* START Provided material *

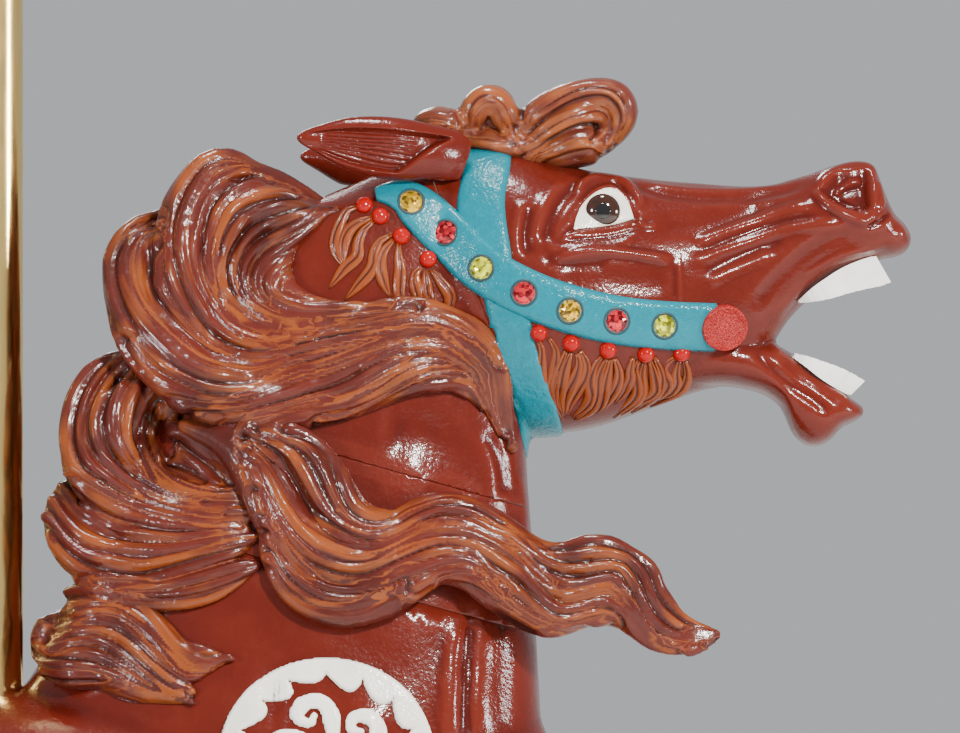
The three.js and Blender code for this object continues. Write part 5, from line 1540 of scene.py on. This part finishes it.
# Colours are paint, shadow and highlight. The trim runs between two distances in from an edge, in mm.
tealColors = ((0.001, 0.17, 0.22), (0.001, 0.1, 0.14), (0.01, 0.26, 0.32))
redColors = ((0.4, 0.004, 0.002), (0.22, 0.002, 0.001), (0.5, 0.012, 0.006))
goldColors = ((0.36, 0.17, 0.02), (0.18, 0.08, 0.012), (0.5, 0.28, 0.05))
coatColors = ((0.106, 0.0104, 0.0052), (0.056, 0.005, 0.003), (0.146, 0.02, 0.011))
beadColors = ((0.36, 0.0015, 0.0005), (0.26, 0.001, 0.0004), (0.42, 0.004, 0.001))
whiteColors = ((0.86, 0.83, 0.74), (0.55, 0.47, 0.36), (0.9, 0.88, 0.8))
hoofColors = ((0.02, 0.014, 0.012), (0.008, 0.006, 0.005), (0.06, 0.045, 0.04))
goldTrim = {"from": 3.0, "to": 12.0, "soft": 0.4, "colors": goldColors}
# Painted finishes: slot, material, colours, roughness, blotches and brush marks, bump, chips and trim
paints = {
    "coat": ("coat", "varnishedCoat", coatColors, 0.15, 5, 42, 0.4, 0.6),
    "teal": ("teal_paint", "tealPaint", tealColors, 0.18, 14, 130, 0.9, 0.5),
    "clothTeal": ("teal_paint", "clothPaint", tealColors, 0.2, 14, 60, 0.5, 0.4, goldTrim),
    "red": ("red_paint", "redPaint", redColors, 0.2, 8, 60, 0.3, 0.3),
    "flapRed": ("red_paint", "flapPaint", redColors, 0.2, 8, 60, 0.3, 0.3, goldTrim),
    "bead": ("red_paint", "beadRed", beadColors, 0.14, 20, 120, 0.3),
    "white": ("white_paint", "whitePaint", whiteColors, 0.36, 10, 80, 0.5, 0.6),
    "gold": ("gold_paint", "goldPaint", goldColors, 0.3, 12, 80, 0.4, 0.4),
    "hoof": ("hoof_paint", "hoofPaint", hoofColors, 0.2, 12, 60, 0.3),
}
# Hair: material, middle, dark, ochre and dull ochre colours, and the noise range over which ochre sets in
hairs = {
    "hair": ("combedHair", (0.102, 0.015, 0.009), (0.044, 0.008, 0.006), (0.33, 0.076, 0.013),
             (0.135, 0.032, 0.009), (0.46, 0.62)),
    "forelock": ("forelockHair", (0.145, 0.029, 0.018), (0.07, 0.014, 0.009), (0.36, 0.092, 0.022),
                 (0.2, 0.06, 0.02), (0.37, 0.56)),
    "tuft": ("tuftHair", (0.12, 0.019, 0.008), (0.07, 0.01, 0.005), (0.31, 0.066, 0.01),
             (0.18, 0.036, 0.007), (0.25, 0.5)),
}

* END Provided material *

# [Your goal]
Determine how many of the lines above hold the word "from", and output that number by itself.

# [Solution to this problem]
3